Permaculture systems are laid out so that the most frequently visited and/or highest maintenance elements are closest to where people are based or where they will be used. In a garden situation, this generally means that cut-and-come-again vegetables and herbs are planted closest to the kitchen door while fruit trees are planted further away.
In permaculture systems, everything is used to its maximum potential and the most useful elements are included wherever possible. This means animals are often included in permaculture systems where gardeners might traditionally focus on growing plants. It also means that permaculture gardens are designed to take advantage of their locations as much as possible. For instance, slopes can be used to generate electricity and move water. Swales are a popular and highly valuable inclusion in many permaculture gardens.
Recycling of nutrients and energy, so that nothing is wasted and very little (ideally nothing) needs to be brought in, is another key part of permaculture.
Why choose permaculture?
An important part of permaculture is caring for natural ecosystems and reducing the negative impacts we humans have on our world. Even if that’s not something you feel strongly about, you can still obtain awesome benefits from permaculture because it can reduce the amount of time, effort and financial resources you need to devote to your garden.

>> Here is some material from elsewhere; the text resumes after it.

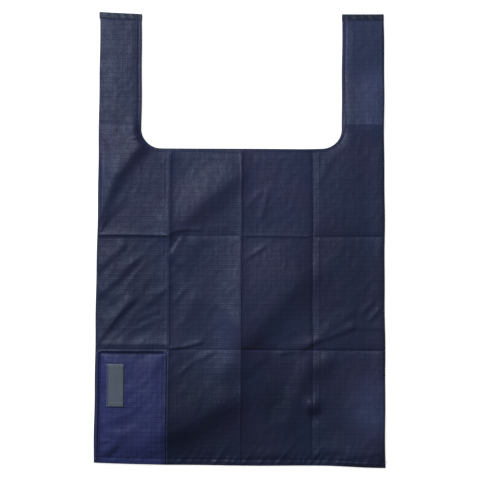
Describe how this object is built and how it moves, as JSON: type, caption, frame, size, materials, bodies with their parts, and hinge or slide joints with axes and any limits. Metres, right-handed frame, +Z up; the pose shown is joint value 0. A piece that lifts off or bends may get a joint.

At the same time, permaculture can drastically increase your garden yields and help you grow a healthier garden to boot.
Permaculture is a big topic and there’s a lot involved in getting it right — there are whole courses you can take if you want to practice it to the best of your ability — but one of the best things about permaculture is that you can make small changes to incrementally improve your garden.
Many of my gardening blog posts touch on elements of permaculture and implementing the little tidbits of information in each post is a great way to get started with permaculture, especially if you don’t have a lot of time to devote to learning about and implementing it.